The final rule restores the standard that was in place prior to 2015 under the Clean Water Act for traditional navigable waters, the territorial seas, interstate waters, and upstream water resources that significantly affect those waters.

The Waters of the United States, or WOTUS, rule has been subject to significant back and forth over the last decade. The Obama administration set stricter guidelines and the Trump administration loosened rules when it came into office. The standard issued before the new year returns the EPA to the regime issued by the Obama administration.

The debate over WOTUS has been contentious since the rule could be extremely burdensome for industry. The timing of the EPA’s most recent announcement was, itself, controversial. As the National Association of Manufacturers (NAM) pointed out, it came ahead of a consequential Supreme Court ruling that will directly impact the Clean Water Act’s jurisdiction and the WOTUS rule. The NAM said the EPA’s failure to wait for the Supreme Court to rule in that case “only serves to create more permitting uncertainty for manufacturers.”

Read more here.

A week after the WOTUS announcement, the EPA proposed a rule to tighten limits on fine particle pollution, or soot, which largely comes from burning fossil fuels.
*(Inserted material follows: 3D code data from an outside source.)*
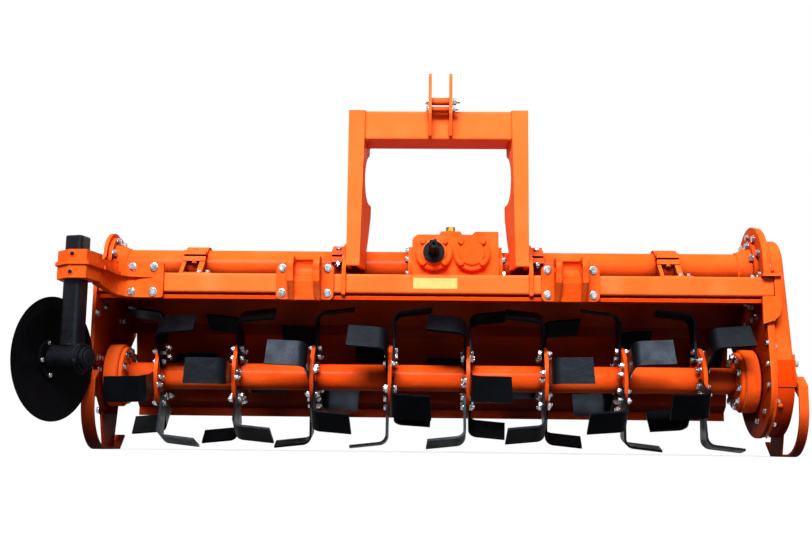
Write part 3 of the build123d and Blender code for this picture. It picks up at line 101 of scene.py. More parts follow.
class Nodes:
    """Writes the node tree of one material."""

    def __init__(self, name):
        self.mat = bpy.data.materials.new(name)
        self.mat.use_nodes = True
        self.tree = self.mat.node_tree
        self.tree.nodes.clear()
        self.out = self.new("ShaderNodeOutputMaterial")
        self.coord = self.new("ShaderNodeTexCoord").outputs["Object"]

    def new(self, kind, **values):
        node = self.tree.nodes.new(kind)
        for key, value in values.items():
            setattr(node, key, value)
        return node

    def link(self, a, b):
        self.tree.links.new(a, b)

    def noise(self, scale, detail=3, rough=0.55):
        node = self.new("ShaderNodeTexNoise")
        self.link(self.coord, node.inputs["Vector"])
        node.inputs["Scale"].default_value = scale
        node.inputs["Detail"].default_value = detail
        node.inputs["Roughness"].default_value = rough
        return node.outputs["Fac"]

    def ramp(self, source, stops):
        node = self.new("ShaderNodeValToRGB")
        ramp = node.color_ramp
        while len(ramp.elements) < len(stops):
            ramp.elements.new(0.5)
        for element, (place, colour) in zip(ramp.elements, stops):
            element.position = place
            element.color = colour
        self.link(source, node.inputs["Fac"])
        return node.outputs["Color"]

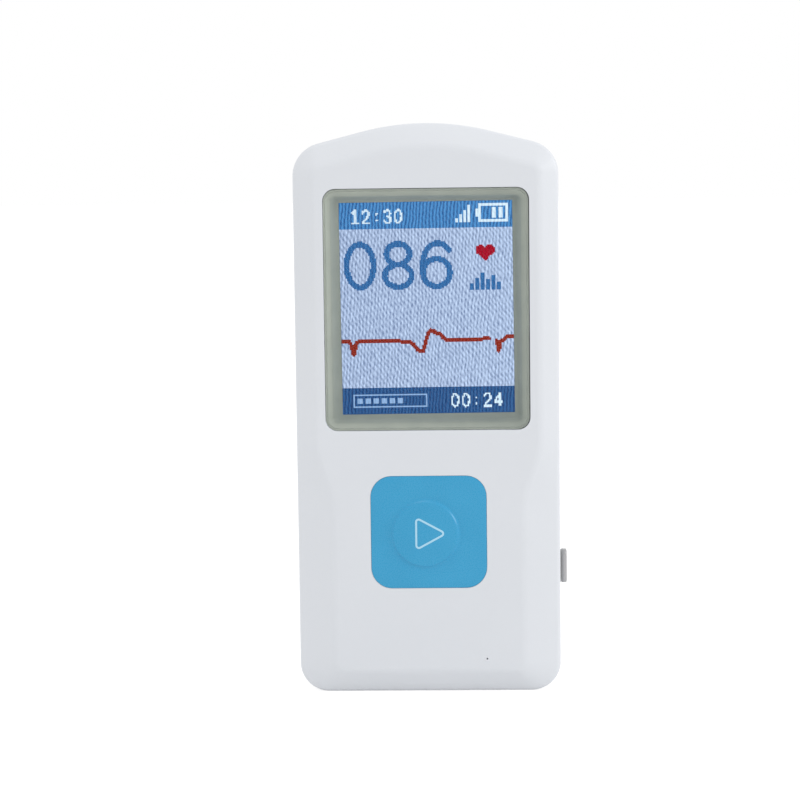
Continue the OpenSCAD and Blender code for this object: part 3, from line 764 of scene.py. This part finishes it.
def make_rear_cover():
    inner_r, bite, stud_gap = BACK_EDGE_R - WALL, 0.2, 0.1
    shell = skin(
        [back_ring(WALL, inner_r, 90 * (1 - t)) for t in shares(6, True)]
        + [
            facing_front(case_outline(WALL), SEAM_Y - TONGUE_L),
            facing_front(case_outline(TONGUE_OUT), SEAM_Y - TONGUE_L),
            facing_front(case_outline(TONGUE_OUT), SEAM_Y),
            facing_front(case_outline(SEAM_GROOVE), SEAM_Y),
            facing_front(case_line, SEAM_Y + SEAM_GROOVE_L),
        ]
        + [back_ring(0, BACK_EDGE_R, 90 * t) for t in shares(14, True)]
    )
    posts = [rod(at, REAR_POST_R, SEAM_Y, INNER_BACK_Y + bite) for at in CASE_SCREWS]
    sinks = [
        mouth(lambda g, at=at: circle(SINK_R + g, at), facing_front, SINK_FLOOR_Y, BACK_Y, 1,
              SINK_RIM)
        for at in CASE_SCREWS
    ]
    shafts = [rod(at, CLEAR_R, SEAM_Y - PAST, SINK_FLOOR_Y + PAST) for at in CASE_SCREWS]
    recesses, studs = [], []
    for node in ("lower_electrode", "upper_electrode"):
        recesses.append(mouth(lambda g, node=node: plate_outline(node, PLATE_GAP + g),
                              facing_front, BACK_Y - PLATE_T, BACK_Y, 1, PLATE_RIM))
        studs += [rod((x, middle(node).z), STUD_R + stud_gap, INNER_BACK_Y - PAST, BACK_Y - 0.3)
                  for x in (-STUD_SPREAD, STUD_SPREAD)]
    strip = mouth(lambda g: strip_outline(STRIP_GAP + g),
                  facing_side, STRIP_T - CASE_W / 2, -CASE_W / 2, -1, STRIP_RIM)
    strip_stud = prism(facing_side, circle(STRIP_STUD_R + stud_gap / 2, STRIP_AT), 0.3 - CASE_W / 2,
                       WALL + PAST - CASE_W / 2)
    return carve(
        solid("rear_shell", shell),
        ("UNION", posts),
        ("DIFFERENCE", sinks),
        ("DIFFERENCE", shafts),
        ("DIFFERENCE", recesses),
        ("DIFFERENCE", studs),
        ("DIFFERENCE", [strip]),
        ("DIFFERENCE", [strip_stud]),
        ("DIFFERENCE", [socket_slot()]),
    )


front_shell = dress(shade(make_front_cover()), white_plastic)
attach(front_shell, "case")
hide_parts("front_cover")

rear_shell = dress(shade(make_rear_cover()), white_plastic)
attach(rear_shell, "case")
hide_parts("rear_cover")


# ---------------- window and mask

def pane_outline(grow):
    return rounded_rect(WINDOW_W + 2 * grow, WINDOW_H + 2 * grow, WINDOW_R + grow, (0, WINDOW_Z))


# The pane is thin along its edge, where its back is chamfered over the sloping border
BORDER_W = 1.1
PANE_EDGE_Y = lens_low.y + 0.26
PANE_ROUND_R = 0.08

pane = solid("window_pane", skin(
    [facing_front(pane_outline(-BORDER_W), lens_high.y), facing_front(pane_outline(0), PANE_EDGE_Y)]
    + rounded_edge(pane_outline, facing_front, lens_low.y, -1, PANE_ROUND_R)
))
dress(shade(pane, 20), window_clear)
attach(pane, "case")
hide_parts("window_lens")


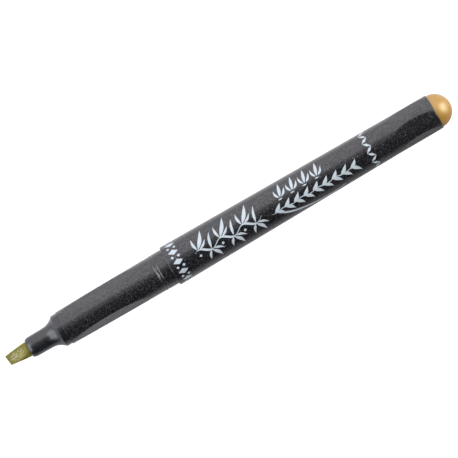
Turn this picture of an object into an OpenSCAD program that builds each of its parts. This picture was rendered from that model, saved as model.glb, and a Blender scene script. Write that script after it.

The proposed rule would limit how much of the pollutant can be in the air on average to a concentration of somewhere between nine and 10 micrograms per cubic meter annually — down from 12 micrograms under a previous standard that was put into place by the Trump administration.

The EPA is also considering looser standards of up to 11 micrograms per cubic meter and stricter standards of as low as eight micrograms per cubic meter.

EPA will accept public comment for 60 days and will conduct a virtual public hearing over several days.